## start Given data

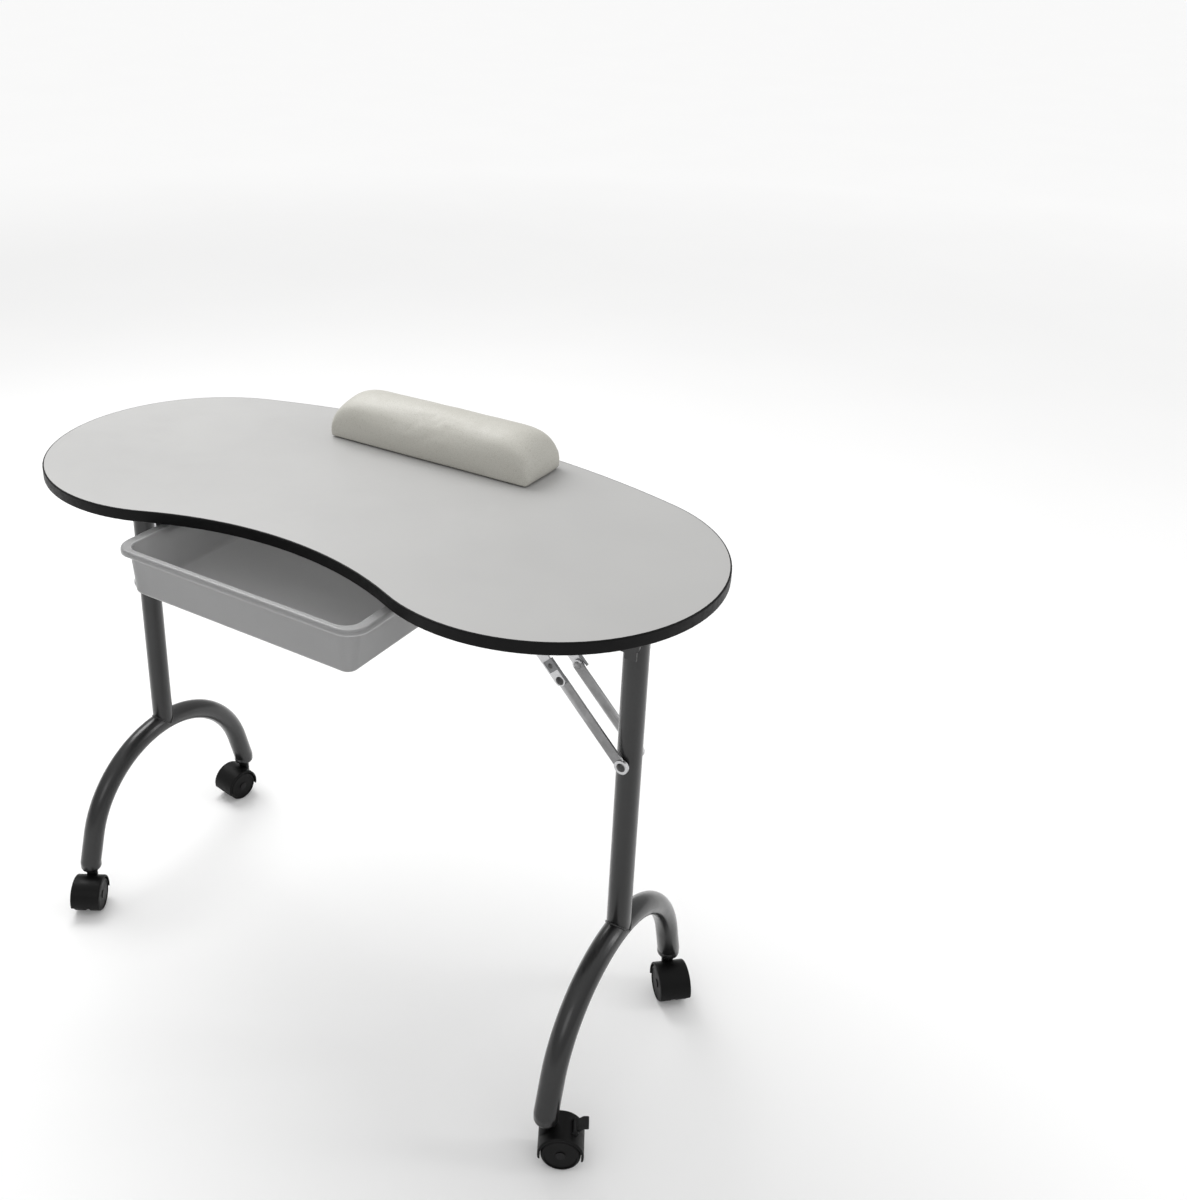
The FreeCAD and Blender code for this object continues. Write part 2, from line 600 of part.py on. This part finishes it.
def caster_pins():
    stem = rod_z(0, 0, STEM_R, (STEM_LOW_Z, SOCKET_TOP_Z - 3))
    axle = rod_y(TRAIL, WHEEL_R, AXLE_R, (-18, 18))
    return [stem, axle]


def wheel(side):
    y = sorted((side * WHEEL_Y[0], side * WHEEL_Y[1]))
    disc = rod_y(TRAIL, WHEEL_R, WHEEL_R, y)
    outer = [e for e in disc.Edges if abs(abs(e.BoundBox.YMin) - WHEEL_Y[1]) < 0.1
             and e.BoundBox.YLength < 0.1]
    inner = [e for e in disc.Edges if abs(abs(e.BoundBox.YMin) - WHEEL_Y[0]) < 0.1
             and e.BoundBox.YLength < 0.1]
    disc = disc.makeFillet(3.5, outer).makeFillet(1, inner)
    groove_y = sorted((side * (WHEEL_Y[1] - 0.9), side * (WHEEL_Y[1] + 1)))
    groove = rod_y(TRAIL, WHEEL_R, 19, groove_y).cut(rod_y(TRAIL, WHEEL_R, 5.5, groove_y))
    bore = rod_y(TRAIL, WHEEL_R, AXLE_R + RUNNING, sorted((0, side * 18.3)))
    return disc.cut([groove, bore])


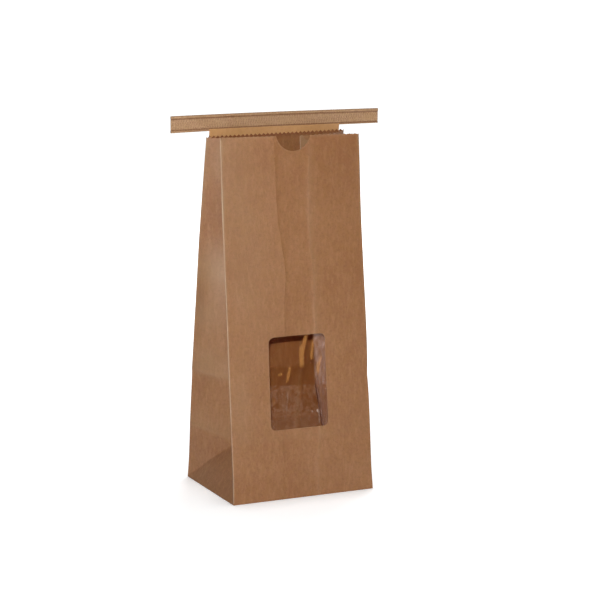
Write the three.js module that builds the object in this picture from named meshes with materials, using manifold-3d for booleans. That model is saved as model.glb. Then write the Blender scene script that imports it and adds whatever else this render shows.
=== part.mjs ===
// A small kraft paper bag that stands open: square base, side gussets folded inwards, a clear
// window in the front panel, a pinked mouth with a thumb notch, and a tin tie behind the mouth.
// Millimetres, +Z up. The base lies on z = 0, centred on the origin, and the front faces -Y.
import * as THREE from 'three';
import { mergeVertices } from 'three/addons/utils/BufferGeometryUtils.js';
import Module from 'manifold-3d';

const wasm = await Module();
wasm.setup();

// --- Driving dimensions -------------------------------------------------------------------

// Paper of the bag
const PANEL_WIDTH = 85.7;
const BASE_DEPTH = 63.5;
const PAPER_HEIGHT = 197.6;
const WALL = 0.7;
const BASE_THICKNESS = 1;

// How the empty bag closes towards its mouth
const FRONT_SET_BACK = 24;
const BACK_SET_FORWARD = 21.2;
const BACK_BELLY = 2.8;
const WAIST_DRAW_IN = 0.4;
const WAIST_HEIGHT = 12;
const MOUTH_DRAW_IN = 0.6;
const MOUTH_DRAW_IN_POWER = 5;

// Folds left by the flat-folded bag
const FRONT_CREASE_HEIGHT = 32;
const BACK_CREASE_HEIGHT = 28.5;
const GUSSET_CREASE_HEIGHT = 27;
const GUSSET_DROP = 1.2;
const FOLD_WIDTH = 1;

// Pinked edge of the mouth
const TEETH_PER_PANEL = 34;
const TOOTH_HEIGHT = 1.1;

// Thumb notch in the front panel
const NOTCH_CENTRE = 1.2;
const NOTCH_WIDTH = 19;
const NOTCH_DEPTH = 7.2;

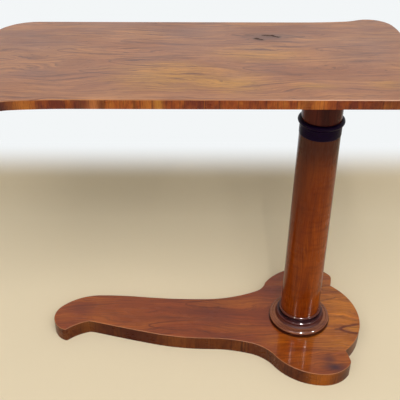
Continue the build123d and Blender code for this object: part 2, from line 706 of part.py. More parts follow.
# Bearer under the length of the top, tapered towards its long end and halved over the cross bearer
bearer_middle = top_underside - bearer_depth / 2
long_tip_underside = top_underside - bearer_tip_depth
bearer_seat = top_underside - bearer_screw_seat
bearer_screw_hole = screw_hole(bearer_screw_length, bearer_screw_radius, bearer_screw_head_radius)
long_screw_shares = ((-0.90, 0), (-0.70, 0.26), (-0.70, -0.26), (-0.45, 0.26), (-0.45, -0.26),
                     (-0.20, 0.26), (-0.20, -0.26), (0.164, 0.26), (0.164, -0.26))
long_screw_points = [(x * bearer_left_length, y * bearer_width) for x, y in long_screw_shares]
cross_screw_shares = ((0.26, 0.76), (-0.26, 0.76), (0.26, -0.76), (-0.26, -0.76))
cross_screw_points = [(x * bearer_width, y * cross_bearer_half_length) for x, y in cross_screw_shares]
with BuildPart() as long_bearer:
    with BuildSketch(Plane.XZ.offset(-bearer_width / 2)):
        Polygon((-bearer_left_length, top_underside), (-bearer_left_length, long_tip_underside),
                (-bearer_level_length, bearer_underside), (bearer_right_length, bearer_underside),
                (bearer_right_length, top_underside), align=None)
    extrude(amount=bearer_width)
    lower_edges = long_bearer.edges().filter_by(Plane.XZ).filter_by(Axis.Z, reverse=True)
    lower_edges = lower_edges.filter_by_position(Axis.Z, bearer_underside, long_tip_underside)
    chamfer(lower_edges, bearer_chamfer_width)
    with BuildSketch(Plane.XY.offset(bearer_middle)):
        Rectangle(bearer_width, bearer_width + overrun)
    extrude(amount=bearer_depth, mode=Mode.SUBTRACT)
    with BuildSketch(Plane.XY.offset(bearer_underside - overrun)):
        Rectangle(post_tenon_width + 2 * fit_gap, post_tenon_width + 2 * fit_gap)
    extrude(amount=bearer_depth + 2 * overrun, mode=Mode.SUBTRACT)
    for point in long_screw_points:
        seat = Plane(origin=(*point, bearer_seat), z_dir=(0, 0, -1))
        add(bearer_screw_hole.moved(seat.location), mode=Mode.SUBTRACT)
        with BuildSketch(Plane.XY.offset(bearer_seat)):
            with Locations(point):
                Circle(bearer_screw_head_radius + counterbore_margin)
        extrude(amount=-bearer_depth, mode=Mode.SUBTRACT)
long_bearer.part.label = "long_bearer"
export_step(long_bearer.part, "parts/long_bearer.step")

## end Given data

## Given request
Write out a verbatim copy of the data, beginning with its first line and ending with the line that contains "return [stem, axle]".

## Output of the task
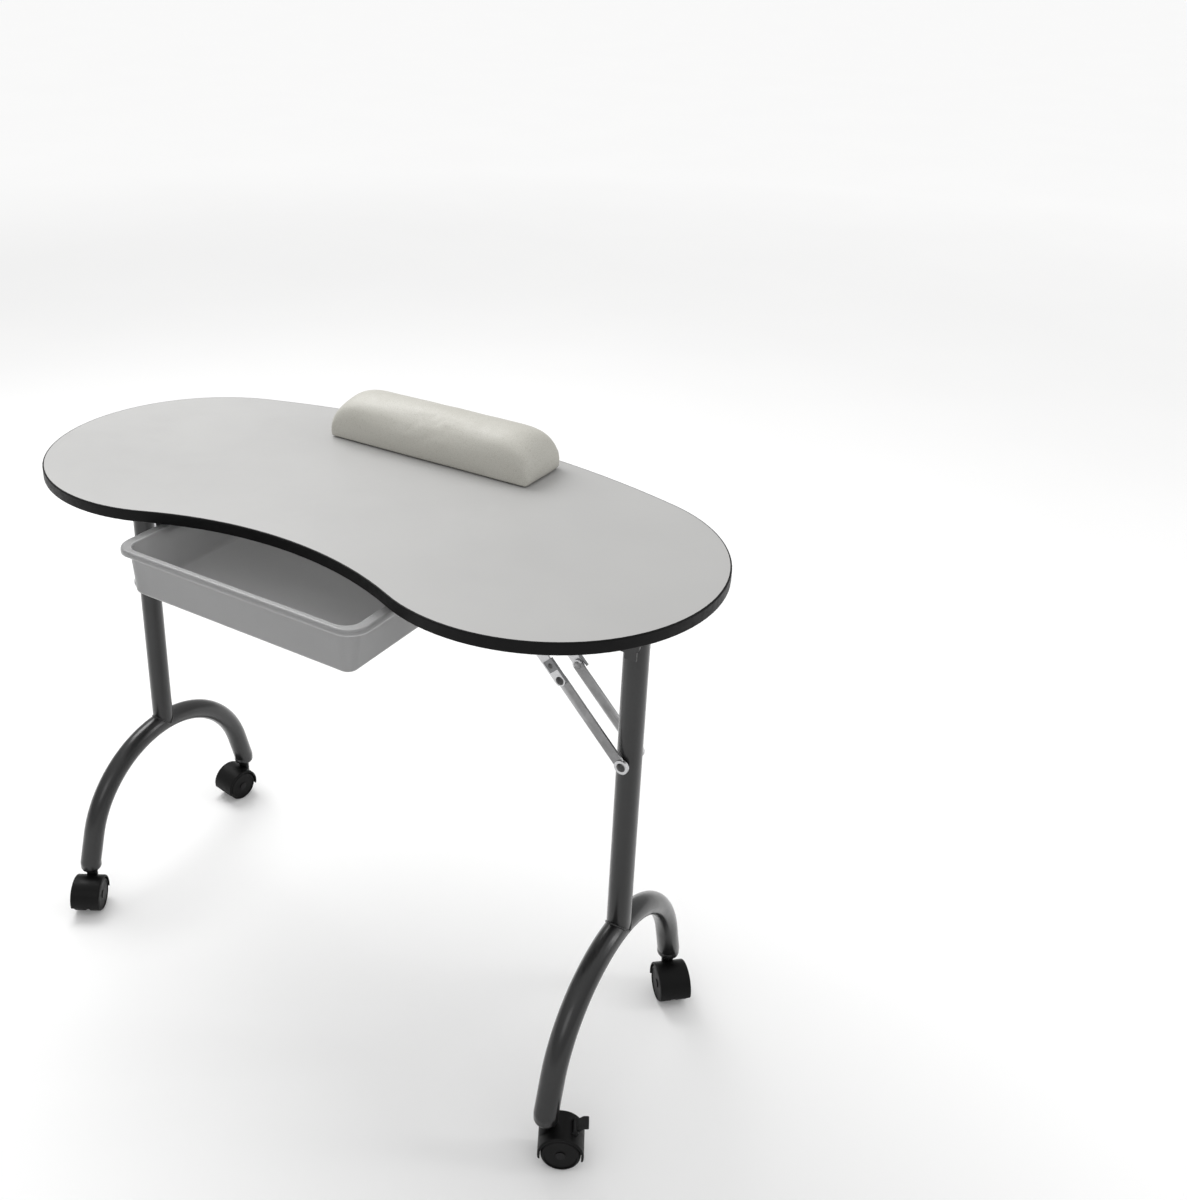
The FreeCAD and Blender code for this object continues. Write part 2, from line 600 of part.py on. This part finishes it.
def caster_pins():
    stem = rod_z(0, 0, STEM_R, (STEM_LOW_Z, SOCKET_TOP_Z - 3))
    axle = rod_y(TRAIL, WHEEL_R, AXLE_R, (-18, 18))
    return [stem, axle]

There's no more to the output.